What about semicolons? Have you been told not to use them, that they're archaic, unnecessary, and superfluous? Not. Check out some of the finest authors writing fiction, and you'll find that they use semicolons. (They may use them sparingly, and some may use them against their editors' wishes--but they're using them.) It's all right. Trust me. Semicolons are okay in their place. Just don't use them for the sake of decoration.
And there's the matter of long sentences. Remember your high school English teacher warning you against them? "Keep your sentences short and to the point." That's exactly what you want to do if you're a journalist--and sometimes as a novelist as well. However, there's a place ... and a need ... for the longer, flowing sentence. You can't make music with all staccato quarter notes, just as you can't sustain rhythm with all legato phrases and cadences sans rests. On the other hand, if you're an academic, you might be accustomed to dealing with mostly long, complex sentences, seldom the short, simple variety. As a novelist, however, you'll need the variety of being competent with both kinds. Remember, Faulkner did not write only long, winding sentences. And the more contemporary Dean Koontz--a master in the many and varied uses of punctuation who clearly enjoys the wave-building stream of consciousness style of writing and employs it with great finesse--is just as masterful with the short, "gunshot" sentences that ratchet tension up and over the edge.
Writing fiction requires both short and long, simple and complex, "breathless" and serene sentences. Paragraphs. Scenes. Chapters. Beginnings and endings. All this demands a certain expertise and facility in handling punctuation. We need commas, not only periods. Semicolons and colons. Dashes and those elusive ellipses. And--sometimes--even parentheses. (Tread lightly, very lightly, with those.)
Which still goes back, of course, to what you've heard way too many times from writing instructors and editors: don't try to break (or even bend) the rules until you know what the rules are. Heed that advice.
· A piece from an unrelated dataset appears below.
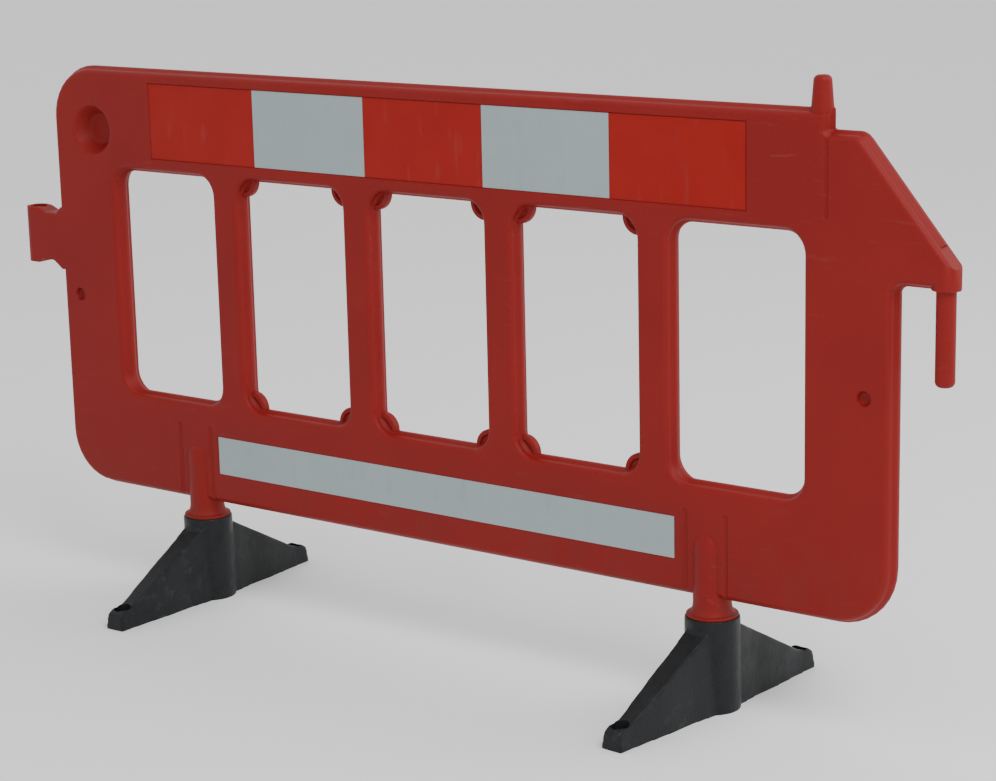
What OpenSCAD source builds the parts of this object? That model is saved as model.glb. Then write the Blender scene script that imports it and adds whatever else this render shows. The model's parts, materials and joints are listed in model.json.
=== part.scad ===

And let me be clear that I'm not advocating breaking the rules. Far from it, we need to master those rules. But a novelist can't--or shouldn't--always use the periods and the commas and the dashes, and all those other little squiggles in exactly the same way as a journalist or an academic does.
This is a huge subject, so broad that entire books have been written about it and will continue to be written about it. Writing workshops and online courses teach it. A blog isn't the place to try. But I promise you that no matter how deeply you're inclined to delve into it you won't lack for instruction. My point with this entry is a simple one: there are myriad resources available that claim authority in the use of punctuation and the other mechanics of writing, so choose your resources wisely. And as you do, think like the novelist you are (or hope to be).
If you know that you're weak in the basics, not to worry. You'll find an excess of help: handbooks, articles, workbooks, conferences featuring at least one class on the subject, and more conflicting advice than you'll ever be able to use.
If you consider yourself a writer with a good grasp of the basics, then you already know that those basics don't always supply all your needs where fiction is concerned. If you want to advance your knowledge of the different shades and uses of punctuation for novelists, look for the resources that will enable you to do just that.
www.bjhoff.com
www.bjhoffgracenotes.typepad.com
9 Comments:
Good reminder!
Amen! Fiction done "by the book(s)" of punctuation is borrrinnngg. We need variety and imagination. But I do agree it can't be done effectively if you don't have the basics down. Same with grammar. If it's incorrect because one doesn't know the difference, it always shows up . . . embarrassingly.
Good post!
This post was anything but a yawn! Wonderful stuff!
BJ,
This was by no means a lightweight posting. Thanks for the extremely timely reminder.
By the time Dr. Dennis Hensley finished line-editing my first novel, he'd removed so many commas that I considered selling the excess on eBay to finance my next trip to a writers' conference.
Looking forward to the return of your regular posting on Grace Notes.
Great post, BJ; except for the semi-colons are OK in fiction part; yuck! Look at it! It can't even decide if it's a colon or a comma!
LOL! JSB's entitled to his opinion; I like semicolons fine.
Now--what do we do about the :-) s that have begun to make their way into our writing? I can't tell you how many times I've wanted to put one into a WIP!
In ten years, do you think they'll be part of our punctuation?
Angie
8:46 AM
Great post! Great stuff. Thanks.
Thank you. I'm GLAD you wrote this post. I'm going to send a link to my crit partners. Good stuff. Ha! And some of them told me semi-colons are no good because they are too high-falootin' for fiction. I wasn't even sure what that meant, but I saw plenty of semi-colons when I read Peace Like a River last week! I appreciate the book recommendations as well.